The decision to assume that deeper fiscal, political, and economic integration could follow currency integration if needed now looks dubious. But the bet was made in the past, and now Europe’s leaders urgently need to follow through on it and plunge ahead with the kind of steps that can make their system workable. To a considerable extent, the fate of the global economy depends on it.



February 24th, 2010 at 12:21 pm
Yglesias’ brief summary of these issues ring true for me.
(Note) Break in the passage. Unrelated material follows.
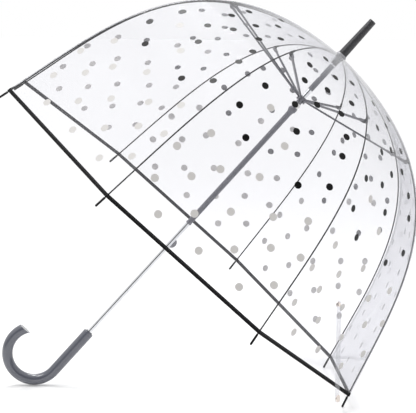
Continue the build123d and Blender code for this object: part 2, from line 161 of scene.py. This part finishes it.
def moulded(name, dark, light, rough, grain=900.0, depth=0.00004, coat=0.0, shine=0.35):
    """Moulded plastic or painted metal: a fine grain, a little colour drift and uneven gloss."""

    def build(tree):
        fine = object_noise(tree, grain, 4.0)
        broad = object_noise(tree, 22.0, 2.0)
        shader = add_node(
            tree,
            "ShaderNodeBsdfPrincipled",
            {
                "Base Color": tinted(tree, broad, dark, light),
                "Roughness": spread(tree, fine, rough[0], rough[1]),
                "Normal": bumped(tree, fine, depth),
                "Specular IOR Level": shine,
                "Coat Weight": coat,
                "Coat Roughness": 0.08,
            },
        )
        return shader.outputs[0]

    return material(name, build)


def drawn_metal(name, colour, rough, streak=(1, 1, 1), scale=300.0):
    """Drawn or plated metal, with faint streaks along the drawing."""

    def build(tree):
        streaks = object_noise(tree, scale, 3.0, streak)
        shade = tuple(0.86 * c for c in colour)
        shader = add_node(
            tree,
            "ShaderNodeBsdfPrincipled",
            {
                "Base Color": tinted(tree, streaks, shade, colour),
                "Roughness": spread(tree, streaks, rough[0], rough[1]),
                "Normal": bumped(tree, streaks, 0.00001),
                "Metallic": 1.0,
            },
        )
        return shader.outputs[0]

    return material(name, build)


def clear_film(name, face_tint, edge_tint, body=0.03, gloss=0.55):
    """Clear soft film: see-through face on, greyer and shinier where it is seen edge on."""

    def build(tree):
        facing = add_node(tree, "ShaderNodeLayerWeight", {"Blend": 0.5}).outputs["Facing"]
        sheer = add_node(
            tree,
            "ShaderNodeBsdfTransparent",
            {"Color": tinted(tree, calc(tree, "POWER", facing, 5.0), face_tint, edge_tint)},
        )
        ripple = object_noise(tree, 7.0, 2.0)
        fine = object_noise(tree, 60.0, 2.0)
        skin = add_node(
            tree,
            "ShaderNodeBsdfPrincipled",
            {
                "Base Color": (0.86, 0.865, 0.88, 1),
                "Roughness": spread(tree, fine, 0.05, 0.12),
                "Normal": bumped(tree, ripple, 0.0025, 0.6),
                "IOR": 1.5,
            },
        )
        mirror = calc(tree, "MULTIPLY", calc(tree, "POWER", facing, 4.0), gloss)
        share = calc(tree, "ADD", mirror, body)
        layers = {0: share, 1: sheer.outputs[0], 2: skin.outputs[0]}
        return add_node(tree, "ShaderNodeMixShader", layers).outputs[0]

    return material(name, build)


def woven_tape(name, dark, light):
    """Narrow woven binding: a fine twill read along and across the tape."""

    def build(tree):
        uv = add_node(tree, "ShaderNodeTexCoord").outputs["UV"]
        slant = (0, 0, radians(40))
        spun = add_node(tree, "ShaderNodeMapping", {"Vector": uv, "Rotation": slant}).outputs[0]
        twill = add_node(tree, "ShaderNodeTexWave", {"Vector": spun, "Scale": 1.1, "Distortion": 0.4})
        shader = add_node(
            tree,
            "ShaderNodeBsdfPrincipled",
            {
                "Base Color": tinted(tree, twill.outputs["Fac"], dark, light),
                "Roughness": spread(tree, twill.outputs["Fac"], 0.55, 0.75),
                "Normal": bumped(tree, twill.outputs["Fac"], 0.00008),
                "Specular IOR Level": 0.1,
            },
        )
        return shader.outputs[0]

    return material(name, build)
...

During the run up to the single currency and the Maastricht Treaty provisions (that required each country, before they could enter the agreement, to set its fiscal and economic house in order such as reducing budget defits to a certain % of their GDP, bring inflation down, etc.), the possibility of differential inflation and GDP growth rates among the countries was debated extensively, but was considered worth the risk.
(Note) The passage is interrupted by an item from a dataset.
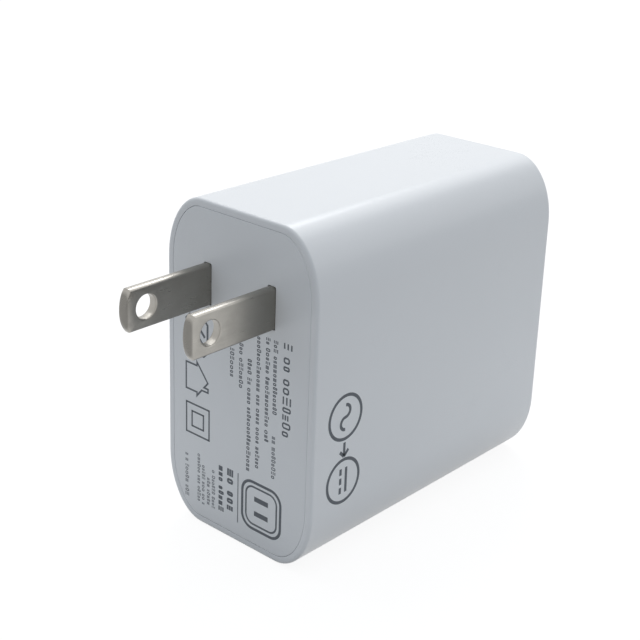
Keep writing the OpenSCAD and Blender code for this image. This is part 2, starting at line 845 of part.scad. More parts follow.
module bridge_rectifier() {
    stand_off = 1.5;
    bevel = 2.2;
    color("dimgray") on_board(bridge_at) {
        translate([0, bridge_thickness / 2, stand_off]) rotate([90, 0, 0])
            linear_extrude(bridge_thickness) polygon([
                [-bridge_length / 2, 0],
                [bridge_length / 2, 0],
                [bridge_length / 2, bridge_height - stand_off],
                [bevel - bridge_length / 2, bridge_height - stand_off],
                [-bridge_length / 2, bridge_height - stand_off - bevel]
            ]);
        for (p = bridge_leads)
            translate([p[0], p[1], -board_thickness - lead_stub])
                cylinder(r = lead_diameter / 2, h = board_thickness + lead_stub + stand_off + 0.4);
    }
}

// An electrolytic capacitor's can: rolled base, crimp above it and a scored vent on top
module can(diameter, height) {
    r = diameter / 2;
    crimp = 0.35;
    edge = 0.4;
    difference() {
        rotate_extrude() polygon([
            [0, 0], [r - edge, 0], [r, edge], [r, 1.4], [r - crimp, 1.8], [r - crimp, 2.2],
            [r, 2.6], [r, height - edge], [r - edge, height], [0, height]
        ]);
        for (turn = [0, 90])
            translate([0, 0, height]) rotate([0, 0, turn])
                cube([diameter * 0.7, 0.3, 0.3], center = true);
    }
    leads(can_leads);
}

module bulk_capacitor_front() {
    color("darkslateblue") on_board(bulk_front_at) can(bulk_diameter, bulk_height);
}

module bulk_capacitor_back() {
    color("darkslateblue") on_board(bulk_back_at) can(bulk_diameter, bulk_height);
}

// ---- Transformer ----

core_gap = 0.02;
window_half = core_half_height - core_back;
winding_outer = core_window - 0.9;

// One half of the core, standing on Z = 0 with its open side up
module core_half() {
    difference() {
        translate([-core_length / 2, -core_width / 2, 0])
            cube([core_length, core_width, core_half_height - core_gap]);
        translate([0, 0, core_back]) difference() {
            cylinder(r = core_window, h = core_half_height);
            cylinder(r = core_post, h = core_half_height - core_back - core_gap);
        }
    }
}

module transformer_core_lower() {
    color("darkgray") on_board(transformer_at) core_half();
}

module transformer_core_upper() {
    color("darkgray") on_board(transformer_at)
        translate([0, 0, 2 * core_half_height]) mirror([0, 0, 1]) core_half();
}

module transformer_bobbin() {
    hub = core_post + slip_gap;
    spool = window_half - slip_gap;
    color("black") on_board(transformer_at) {
        translate([0, 0, core_half_height]) rotate_extrude() {
            translate([hub, -spool]) square([bobbin_wall, 2 * spool]);
            for (end = [0, 1]) mirror([0, end])
                translate([hub, spool - bobbin_wall])
                    square([core_window - slip_gap - hub, bobbin_wall]);
        }
        // Pin rails beside the core, joined to the lower flange
        for (side = [0, 1]) mirror([0, side, 0]) {
            translate([-pin_rail_length / 2, core_width / 2 + pin_rail_gap, 0])
                cube([pin_rail_length, pin_rail_width, core_back + slip_gap + bobbin_wall]);
            translate([-2, core_width / 2 - 1, core_back + slip_gap])
                cube([4, 2, bobbin_wall]);
        }
        leads(transformer_pins);
    }
}

// A ring round the bobbin's hub
module wound_ring(inner, outer) {
    reach = window_half - slip_gap - bobbin_wall - 0.05;
    on_board(transformer_at)
        translate([0, 0, core_half_height - reach]) linear_extrude(2 * reach) difference() {
            circle(r = outer);
            circle(r = inner);
        }
}

module transformer_winding() {
    color("chocolate") wound_ring(core_post + slip_gap + bobbin_wall + 0.05, winding_outer);
}

module transformer_tape() {
    color("yellow") wound_ring(winding_outer + 0.05, winding_outer + 0.4);
}

// ---- Output parts ----

module y_capacitor() {
    color("dodgerblue") on_board(y_capacitor_at)
        coated_disc(y_capacitor_diameter, y_capacitor_thickness);
}

module output_capacitor_front() {
    color("silver") on_board(output_capacitor_front_at)
        can(output_capacitor_diameter, output_capacitor_height);
}

module output_capacitor_back() {
    color("silver") on_board(output_capacitor_back_at)
        can(output_capacitor_diameter, output_capacitor_height);
}

// ---- Parts on the solder side ----

// A moulded chip with a row of flat legs along two sides
module chip(length, width, height, legs) {
    leg = 0.4;
    leg_height = 0.25;
    difference() {
        translate([-length / 2, -width / 2, 0]) cube([length, width, height]);
        translate([-length / 2 + 0.9, -width / 2 + 0.9, height - 0.1])
            cylinder(r = 0.35, h = cut);
    }
    for (i = [0:legs - 1], side = [-1, 1])
        translate([(i - (legs - 1) / 2) * length / legs - leg / 2,
            side * (width / 2 + leg_reach / 2 - 0.05) - leg_reach / 2 - 0.05, 0])
            cube([leg, leg_reach + 0.1, leg_height]);
}

module power_switch() {
    color("black") under_board(power_switch_at)
        chip(switch_size, switch_size, switch_height, 4);
}

module power_controller() {
    color("black") under_board(controller_at)
        chip(controller_length, controller_width, controller_height, 5);
}

module optocoupler() {
    color("whitesmoke") under_board(optocoupler_at)
        chip(optocoupler_length, optocoupler_width, optocoupler_height, 2);
}

module sync_rectifier() {
    color("black") under_board(sync_rectifier_at)
        chip(rectifier_length, rectifier_width, rectifier_height, 4);
}

// Small resistors and capacitors in two short rows, between the rows of leads
module chip_parts() {
    color("tan") for (row = [below_middle, above_middle], i = [-2.5:2.5])
        under_board([transformer_at[0] + i * chip_part_spacing, row])
            translate([-chip_part_length / 4, -chip_part_length / 2, 0])
                cube([chip_part_length / 2, chip_part_length, chip_part_length / 3]);
}

// ---- USB-C socket ----

module usb_c_shell() {
    color("silver") {
        along_y(port_board_face, socket_mouth) difference() {
            socket_slot(0);
            socket_slot(-socket_sheet);
        }
        for (leg = shell_legs)
            translate([leg[0], port_board_back - 0.6, leg[1]]) rotate([-90, 0, 0])
                cylinder(r = lead_diameter / 2, h = port_board_thickness + 0.6);
    }
}

module usb_c_tongue() {
    color("black") {
        along_y(port_board_face, port_board_face + tongue_root)
            socket_slot(-socket_sheet - 0.05);
        along_y(port_board_face, socket_mouth - tongue_recess)
            translate([0, middle])
                square([tongue_thickness, tongue_width], center = true);
    }
}

module usb_c_contacts() {
    front = socket_mouth - tongue_recess - 0.6;
    color("gold") for (side = [0, 1], i = [0:contact_count - 1])
        mirror([side, 0, 0])
            translate([
                tongue_thickness / 2,
                front - contact_length,
                middle + (i - (contact_count - 1) / 2) * contact_pitch - contact_width / 2
            ])
                cube([contact_thickness, contact_length, contact_width]);
}

module port_controller() {
    at_x = socket_height / 2 + (port_board_top - socket_height / 2) / 2;
    color("black") translate([at_x, port_board_face, middle]) rotate([-90, 0, 0]) chip(4, 4, 0.8, 4);
}

housing_shell();
plug_cover();
blade_left();
blade_right();
blade_retainer();
contact_spring_left();
contact_spring_right();
insulating_film();
heat_spreader();
main_board();
fuse();
varistor();
thermistor();
choke_base();
choke_core();
choke_winding_live();
choke_winding_neutral();
x_capacitor();
bridge_rectifier();
bulk_capacitor_front();
bulk_capacitor_back();
insulating_barrier();
transformer_bobbin();
transformer_winding();
transformer_tape();
transformer_core_lower();
transformer_core_upper();
y_capacitor();
output_capacitor_front();
output_capacitor_back();
power_switch();
power_controller();
optocoupler();
sync_rectifier();
chip_parts();
thermal_pad_input();
thermal_pad_output();
port_board();
port_controller();
usb_c_shell();
usb_c_tongue();
usb_c_contacts();
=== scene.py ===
"""Dresses a packed wall power adapter: its housing, blades, print, finishes and studio.

Everything is in metres, unless it says millimetres, in the frame of the packed model: +Z is up,
the wall lies towards -Y, and the origin is on the plug face, midway between the blades.
"""

import collections
import json
import math
import random

import bmesh
import bpy
from mathutils import Matrix, Vector


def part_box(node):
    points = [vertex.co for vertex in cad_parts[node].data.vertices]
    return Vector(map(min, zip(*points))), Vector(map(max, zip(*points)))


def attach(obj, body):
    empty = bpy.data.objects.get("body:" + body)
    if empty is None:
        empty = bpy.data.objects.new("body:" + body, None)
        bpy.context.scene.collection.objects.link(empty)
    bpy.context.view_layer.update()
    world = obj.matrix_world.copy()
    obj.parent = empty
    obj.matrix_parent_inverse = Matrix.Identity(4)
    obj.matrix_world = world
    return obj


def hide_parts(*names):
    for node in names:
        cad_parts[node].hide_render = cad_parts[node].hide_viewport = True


bl_info = {
    "name": "Wall Power Adapter",
    "version": (1, 0, 0),
    "blender": (4, 5, 0),
    "location": "3D View > Sidebar > Adapter",
    "description": "Housing, blades, print, finishes and studio of a small wall power adapter",
    "category": "Object",
}

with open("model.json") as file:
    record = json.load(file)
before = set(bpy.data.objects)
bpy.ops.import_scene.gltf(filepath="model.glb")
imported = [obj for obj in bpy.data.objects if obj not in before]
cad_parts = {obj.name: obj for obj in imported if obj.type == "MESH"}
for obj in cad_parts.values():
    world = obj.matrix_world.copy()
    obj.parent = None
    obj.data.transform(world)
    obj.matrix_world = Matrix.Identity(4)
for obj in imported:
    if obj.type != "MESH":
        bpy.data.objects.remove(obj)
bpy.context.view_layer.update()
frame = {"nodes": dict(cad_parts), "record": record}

MM = 0.001
# Points nearer to each other than this are one
TOUCH = 1e-7
# A step too short to see
HAIR = 1e-6
BODY = "root"

# Places of the housing and its socket, from the packed pieces
SHELL_LOW, SHELL_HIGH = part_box("housing_shell")
SOCKET_LOW, SOCKET_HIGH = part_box("usb_c_shell")
HALF_WIDTH = SHELL_HIGH.x
HALF_HEIGHT = (SHELL_HIGH.z - SHELL_LOW.z) / 2
MIDDLE = (SHELL_HIGH.z + SHELL_LOW.z) / 2
DEPTH = SHELL_HIGH.y
FOOT = SHELL_LOW.z

# Frames of the two printed faces: the print reads downwards, its own plane is X and Y
FACE_PLACES = {
    "plug": Matrix(((0, 1, 0, 0), (0, 0, -1, 0), (-1, 0, 0, 0), (0, 0, 0, 1))),
    "side": Matrix(((0, 0, 1, HALF_WIDTH), (0, 1, 0, 0), (-1, 0, 0, 0), (0, 0, 0, 1))),
}


# ---- Settings ----

def length(name, description, default):
    """A length in metres, given in millimetres."""
    return bpy.props.FloatProperty(
        name=name, description=description, default=default * MM, min=0.0,
        precision=5, unit="LENGTH", subtype="DISTANCE")


def colour(name, description, default):
    return bpy.props.FloatVectorProperty(
        name=name, description=description, default=default, size=3, min=0.0, max=1.0,
        subtype="COLOR")


def share(name, description, default):
    return bpy.props.FloatProperty(
        name=name, description=description, default=default, min=0.0, max=1.0,
        subtype="FACTOR")


def power(name, description, default):
    return bpy.props.FloatProperty(
        name=name, description=description, default=default, min=0.0, subtype="POWER")


class HousingSettings(bpy.types.PropertyGroup):
    """Sizes of the moulded housing"""

    corner_across: length("Corner across", "Reach of the long corners across the width", 7.0)
    corner_along: length("Corner along", "Reach of the long corners along the height", 10.3)
    wall: length("Wall", "Thickness of the side walls", 2.0)
    end_wall: length("End wall", "Thickness of the wall round the socket", 2.2)
    rim: length("Rim", "Width of the rim round the plug cover", 1.165)
    rim_edge: length("Rim edge", "Rounding of the rim's inner edge at the seam", 0.06)
    plug_edge: length("Plug edge", "Rounding of the edge round the plug face", 0.5)
    port_edge: length("Port edge", "Rounding of the edge round the port face", 1.0)
    socket_gap: length("Socket gap", "Gap between the socket and the housing", 0.15)
    mouth_edge: length("Mouth edge", "Rounding of the socket opening's edge", 0.3)
    cover_thickness: length("Cover thickness", "Depth of the recess for the plug cover", 1.8)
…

The benefits of going to a single currency and of other elements of economic integration (for example the right of any Eurpoean resident to relocate and work, as a matter of right, to any other member country) were felt to be overwhelming (mainly in reduced cross border transaction costs and to rebalance differential unemployment rates across the continent). As Yglesias notes, there was an expectation that the stronger economies would somehow be willing and able to help the weaker ones if imbalances arose.
In the intervening years, a formerly weak economy, Ireland, became the “silicon valley” of Europe, giving rise to lots of envy but seemingly demonstrating the success of integration. Now, ironically, the Irish economic miracle has collapsed. Spain was an interesting case as well; it had a relatively poor and less-developed economy, and observers wondered if it woould be helped or harmed by integration with such as Germany and France. It turned out to be a boon to Spain’s economy.
But the Euro zone’s troubles would probably have been tractable had the magnitude of the world financial collapse been so great. There are limits to what shocks any system can absorb. Perhaps this mess is another argument that finance is something that cannot reasonably be left to wild-west deregulation, but rather needs a sort of coordinated regulatory scheme that was let go ove the past couple of decades.
February 28th, 2010 at 10:22 am
This is just the technocrat’s dilemma, trying to manage ethnic, political and nationalistic problems through economic means alone. It gives the illusion of success in good times, but fails horribly when things go bad.
Still, the EU is th most advanced and most highly motivated attempt so far to get past the nation state stage of civilisation. Somehow I think they’re committed to the path their on and if there is a solution to be had, they are most likely to find it first. We can’t even managed intra national tensions between states, we’ve nothing to crow about here.